Lisburn, Northern Ireland: Three logistics companies in Northern Ireland, including McCulla (Ireland), have written to the Telegraph about their concerns over the Windsor Framework.
The Windsor Framework is a proposed post-Brexit legal agreement between the European Union and the United Kingdom, announced on 27 February 2023. It is designed to address the problem of the movement of goods between the European single market and the United Kingdom in the current Northern Ireland protocol.
In the letter, Peter Summerton, managing director of McCulla, along with Mark Tait, managing director of Target Transport, and Paul Jackson, managing director of Palyn Transport Management, stress that that the much-vaunted “green lane”, which was supposed to remove the Irish Sea border, was a “complete misnomer due to its heavily fettered access”.
The bosses point out that even normal business will be “red laned”, undergoing full EU controls with duty and tariffs collected before entry into Northern Ireland.

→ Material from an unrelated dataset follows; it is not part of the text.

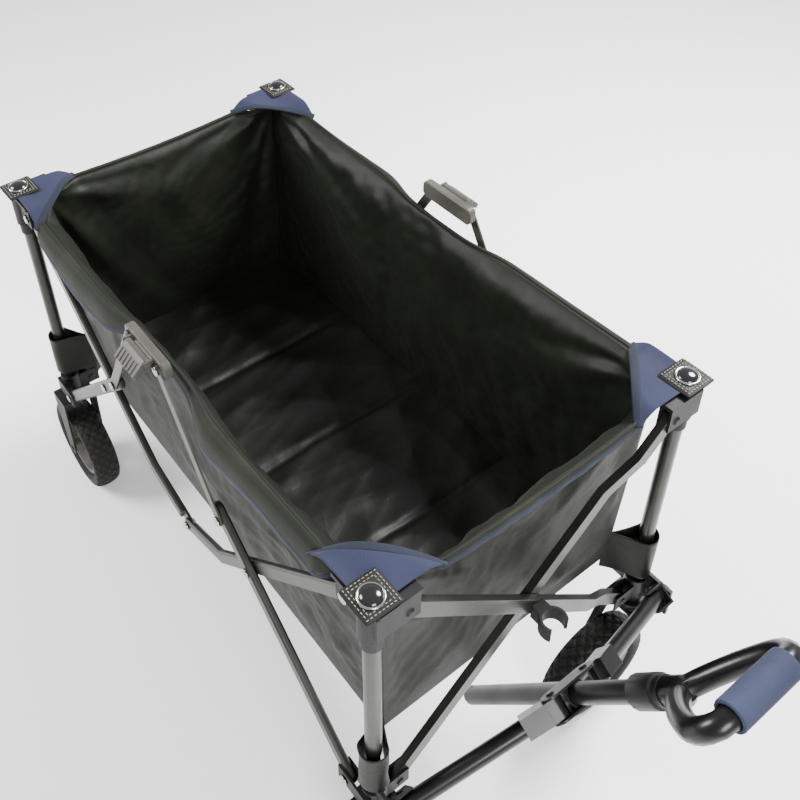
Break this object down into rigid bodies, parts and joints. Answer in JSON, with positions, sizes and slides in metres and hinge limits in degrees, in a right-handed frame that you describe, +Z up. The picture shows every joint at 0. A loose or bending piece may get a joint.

“At best, it’s a bureaucratic “express lane”; at worst, it’s something the Soviets would have dreamt up to control the supply chain,” they say.
The three managing directors also say: “To make matters worse, the EU’s new demands for a labelling system will either unravel or realign Northern Ireland’s supply chain.
“Sadly, far from being a practical solution, the Framework has cemented a hard border, operating to the most complex set of customs and food and animal safety processes found anywhere in the world.”